Why Bank of America Has Sunk the Dow
Earnings season has the power to lift companies and instill optimism in investors -- but it also has the ability to take down stocks with the force of a hurricane. The Dow Jones Industrial Average is getting a taste of that today, as a poor quarterly report from one of America's biggest banks has taken the index down about 130 points, or 0.88%, as of 2:15 p.m. EDT. Only a handful of Dow stocks are in the green today. Let's catch up on what you need to know.
Bears attack the financial sector
Bank of America has taken the entire index down as its shares plummet 5.8%. The company whiffed on earnings today, reporting per-share profits of $0.20 -- three pennies below what analysts were expecting. B of A's stock has done well in the past year, but today's drop will put a damper on investor optimism. The company's revenue from both trading and mortgage originations fell in the most recent quarter, and while wealth management and investment banking performed better, the bank will face increased scrutiny from Wall Street over today's miss. Still, B of A said it had improved cost-cutting in the most recent quarter -- a bright spot amid the disappointment.
The miss has dragged down the banking sector as a whole today, dragging down fellow Dow member JPMorgan . Shares of the bank have fallen 3.2% to rank near the bottom of the index despite the company's standout quarterly report last week. JPMorgan looks to be on better footing than B of A despite its recent spate of regulatory and legal woes: The company reported record net profit of $6.5 billion for the first quarter, showing significant year-over-year growth even as revenue fell. JPMorgan still faces lawsuits over its "London Whale" scandal that will keep regulatory scrutiny fixed squarely on the company, but for now the bank is performing well enough for Wall Street's expectations.
The same can't be said of another big loser on the Dow, industrial giant Caterpillar . This stock has been hammered over the course of 2013, and shares are down a further 1.7% today. China's slowdown has crippled Caterpillar's fortunes, and the country's disappointing GDP report showing only 7.7% growth in the first quarter didn't help the company's outlook.
With most of Caterpillar's sales coming from overseas, this company desperately needs high-growth markets such as China and Southeast Asia to pick up a head of steam and kick off a new wave of construction and infrastructure spending. The U.S. housing market's rebound should help Caterpillar, but that alone won't be enough to turn around the company's fortunes.
Not all stocks are suffering from the financial sector's fall today. Johnson & Johnson leads a resistant few gainers on the Dow today, with shares of the health care giant gaining 0.7%. The company got a boost today after a jury ruled in its favor in lawsuits over its ASR hip implant recall back in 2010. That's a good sign for J&J, which has suffered numerous headaches and thousands of suits over its hip devices recently. It's also a boon for investors, who were already cheering J&J's expectation-beating earnings report yesterday. For Johnson & Johnson, it's so far, so good in 2013.
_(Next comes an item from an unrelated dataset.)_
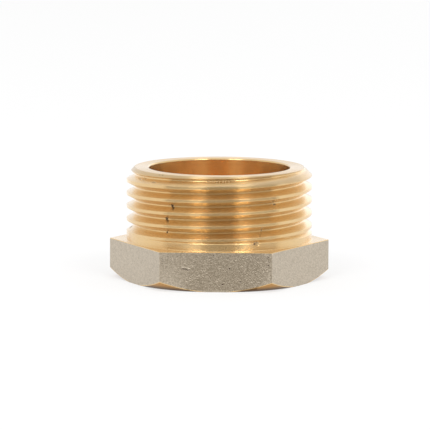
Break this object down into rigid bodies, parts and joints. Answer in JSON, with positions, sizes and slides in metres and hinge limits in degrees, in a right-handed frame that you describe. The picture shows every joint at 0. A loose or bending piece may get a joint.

Bank of America's stock doubled in 2012. Is there more yet to come? With significant challenges still ahead, it's critical to have a solid understanding of this megabank before adding it to your portfolio. In The Motley Fool's premium research report on B of A, analysts Anand Chokkavelu and Matt Koppenheffer lift the veil on the bank's operations, detailing three reasons to buy and three reasons to sell. Click here now to claim your copy.
The article Why Bank of America Has Sunk the Dow originally appeared on Fool.com.Fool contributor Dan Carroll has no position in any stocks mentioned. The Motley Fool recommends Johnson & Johnson. The Motley Fool owns shares of Bank of America, Johnson & Johnson, and JPMorgan Chase. Try any of our Foolish newsletter services free for 30 days. We Fools may not all hold the same opinions, but we all believe that considering a diverse range of insights makes us better investors. The Motley Fool has a disclosure policy.
Copyright © 1995 - 2013 The Motley Fool, LLC. All rights reserved. The Motley Fool has a disclosure policy.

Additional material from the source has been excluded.